Reproduce all of the data exactly, with no line skipped.

##############################

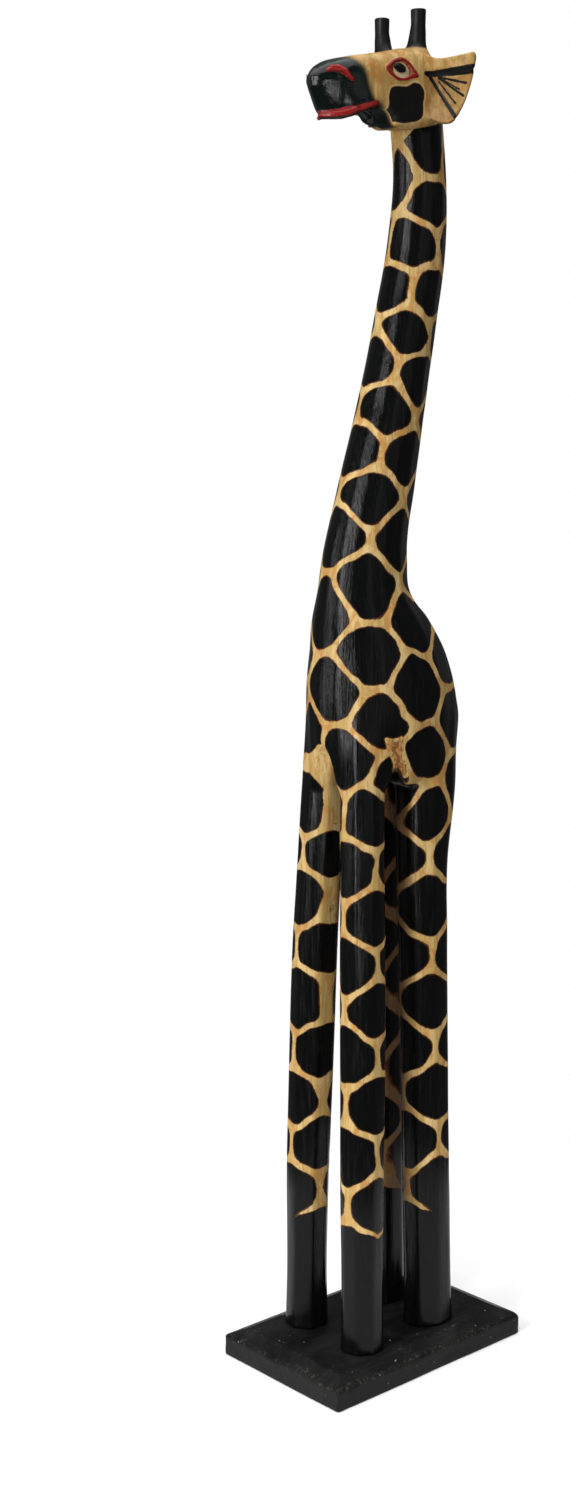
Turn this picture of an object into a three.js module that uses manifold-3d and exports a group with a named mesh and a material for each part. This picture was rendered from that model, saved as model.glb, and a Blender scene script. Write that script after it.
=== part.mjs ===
// Carved giraffe statue on a plinth, in millimetres. +Z is up and the giraffe faces -Y, so its
// left side is +X. The origin is the middle of the plinth's underside.
//
// The neck and body are one carved log. The head, ears, horns, legs and tail are carved
// separately and pegged to it, and four screws hold the feet to the plinth from below.

import * as THREE from "three";
import { mergeVertices } from "three/addons/utils/BufferGeometryUtils.js";
import Module from "manifold-3d";

// ---------------------------------------------------------------- driving dimensions

const PLINTH_LENGTH = 177.8; // along Y, 7 in
const PLINTH_WIDTH = 120.65; // along X, 4.75 in
const TOTAL_HEIGHT = 908; // 35.75 in, floor to the tips of the horns
const PLINTH_THICKNESS = 20;
const PLINTH_SIDE = 15; // upright part of the plinth's edge, below its bevel
const PLINTH_BEVEL = 12; // how far in the bevel reaches

const GLUE_GAP = 0.3; // between faces that are glued, and round every peg
const LEG_TOP = 405; // height of the joint between the legs and the body
const NECK_TOP = 842; // height of the neck's end, inside the head
const CROWN_SEAT = 883; // height of the flats that the horns stand on
const EAR_SEAT = 24; // distance from the middle plane to the flats that the ears are glued to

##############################

Problem solution:
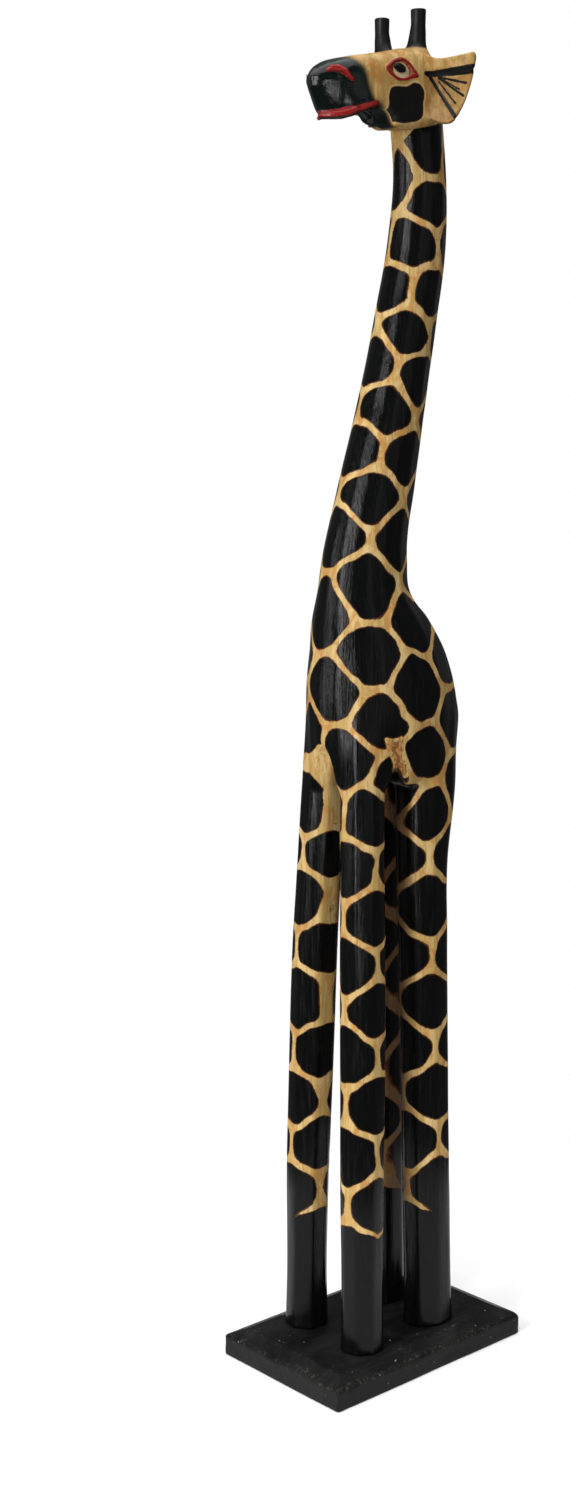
Turn this picture of an object into a three.js module that uses manifold-3d and exports a group with a named mesh and a material for each part. This picture was rendered from that model, saved as model.glb, and a Blender scene script. Write that script after it.
=== part.mjs ===
// Carved giraffe statue on a plinth, in millimetres. +Z is up and the giraffe faces -Y, so its
// left side is +X. The origin is the middle of the plinth's underside.
//
// The neck and body are one carved log. The head, ears, horns, legs and tail are carved
// separately and pegged to it, and four screws hold the feet to the plinth from below.

import * as THREE from "three";
import { mergeVertices } from "three/addons/utils/BufferGeometryUtils.js";
import Module from "manifold-3d";

// ---------------------------------------------------------------- driving dimensions

const PLINTH_LENGTH = 177.8; // along Y, 7 in
const PLINTH_WIDTH = 120.65; // along X, 4.75 in
const TOTAL_HEIGHT = 908; // 35.75 in, floor to the tips of the horns
const PLINTH_THICKNESS = 20;
const PLINTH_SIDE = 15; // upright part of the plinth's edge, below its bevel
const PLINTH_BEVEL = 12; // how far in the bevel reaches

const GLUE_GAP = 0.3; // between faces that are glued, and round every peg
const LEG_TOP = 405; // height of the joint between the legs and the body
const NECK_TOP = 842; // height of the neck's end, inside the head
const CROWN_SEAT = 883; // height of the flats that the horns stand on
const EAR_SEAT = 24; // distance from the middle plane to the flats that the ears are glued to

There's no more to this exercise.